I’ll begin this later, but this is just an intro. The other blog can be found at http://qjroundy.blogspot.com which is my other/older blog where I use to do rants (some which have been removed). I will still be doing my normal (but rare) posts there, I’ll just be including the cross-posts from this site there as well.

So, I also hope to be having people post comments here, asking for more info, challenging my memory (cause it’s not perfect) as so forth. I hope to have other people also assist in editing my blog for me (in case I make mistakes such as grammar, spelling or continuity. If you know me and are interested then feel free to contact me.

This is January 10th, 2010 (Sunday) @ 12 PM

As many posts will have one date (posted) and another (actual occurring time) I will be changing dates on entries as I slowly lock down on when they occurred.
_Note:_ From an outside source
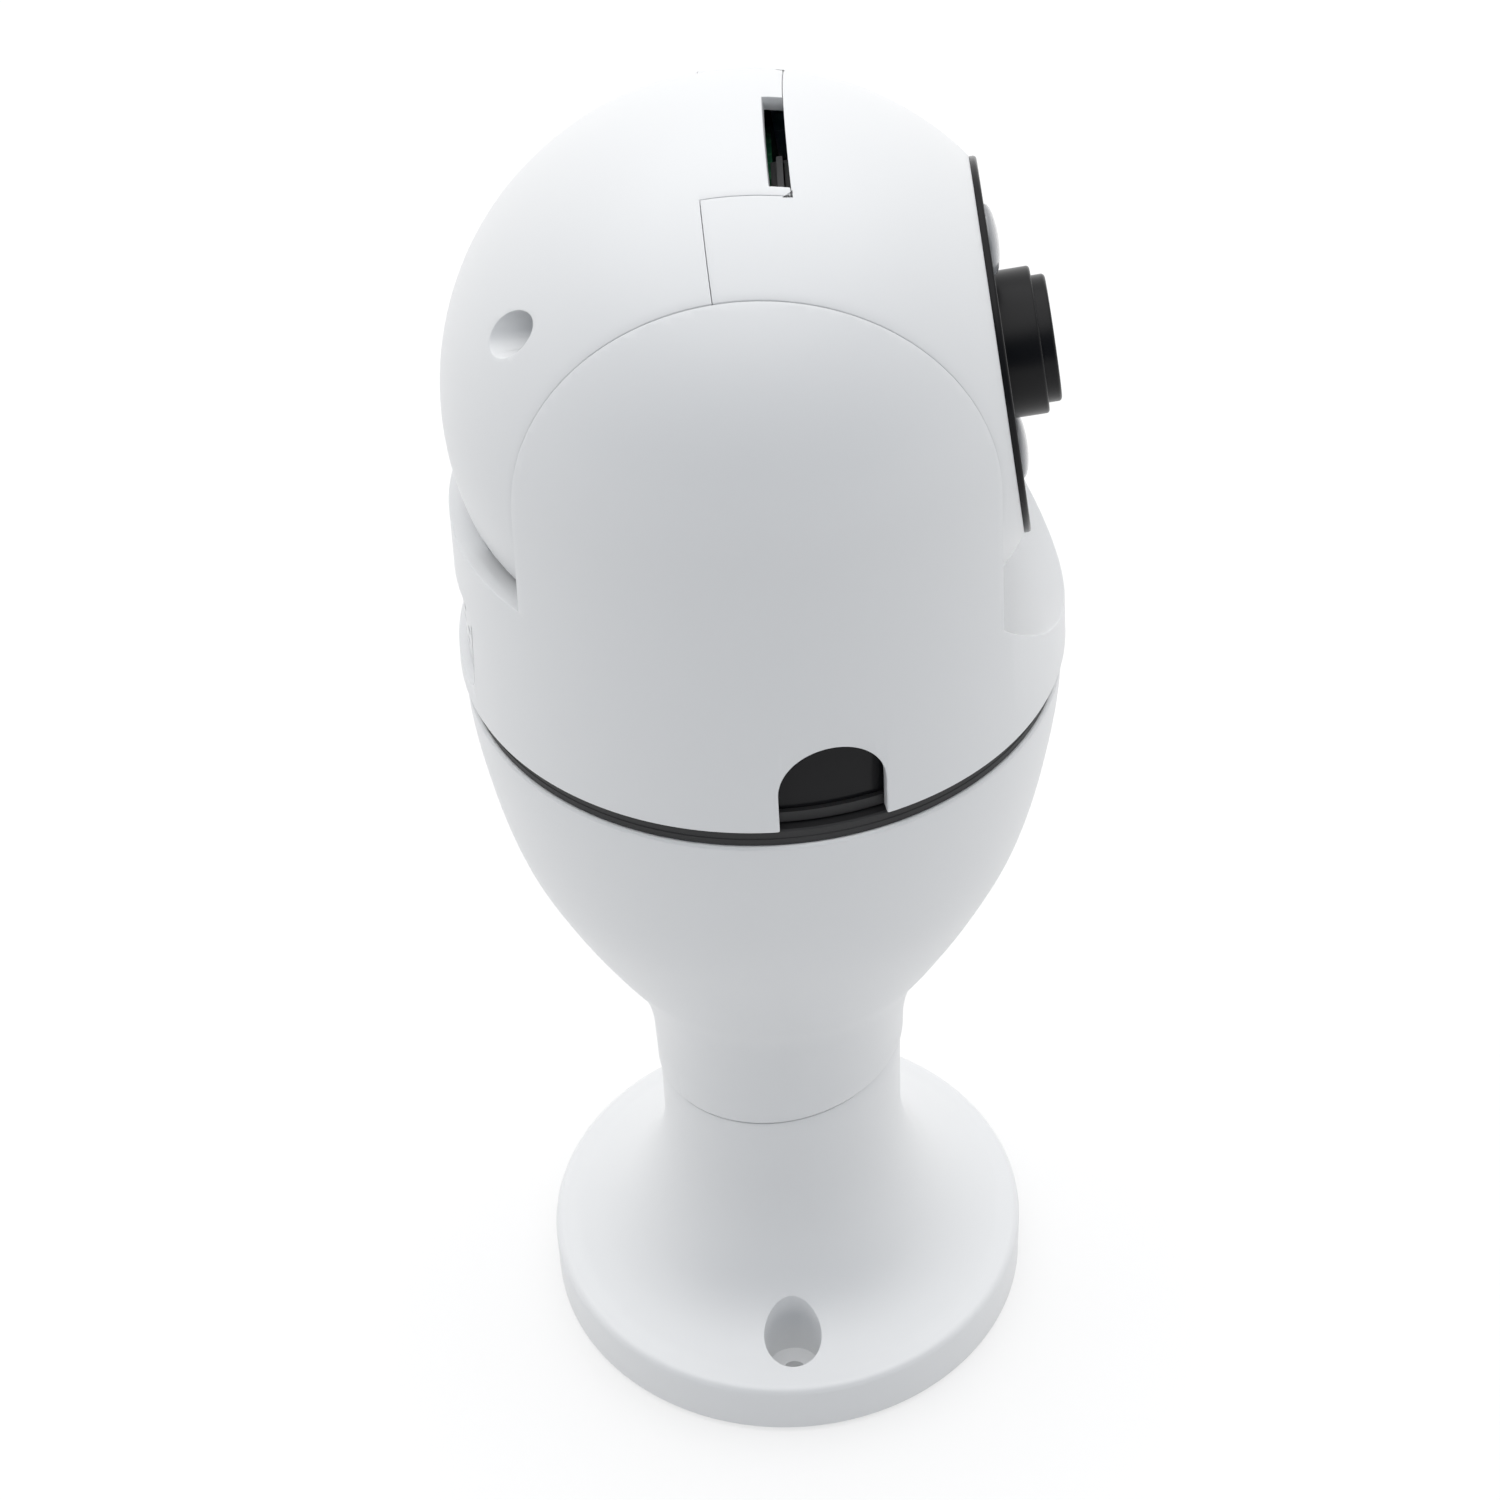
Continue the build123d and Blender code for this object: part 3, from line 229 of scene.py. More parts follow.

Other wise, I will be using a notation like above (But maybe simpler: January 2009 [a Tuesday?] Early Morning)

The earliest memory I have is of me on a couch, the back lighting is a yellow/orange tint. The couch seems to be of an lime/orange color (think ‘70s) and has a harsh feel upon my skin. I can’t be more than a year or two old.

I am slightly aware that there are other people in my background. A male voice, I feel it is my father. Another voice, somewhat tried, is heard faintly; I feel that it was my sister.

There is a TV in front of the couch on which I am lying. It’s not turned on (or if it is, I’m unaware of it). There isn’t much I remember beyond that, but for reasons I can’t explain, there is a lot of odd emotions I feel at this time. Maybe fear of what I do not know. Maybe I’m just confused to my surrounding, sound I hear but don’t know from where they are coming.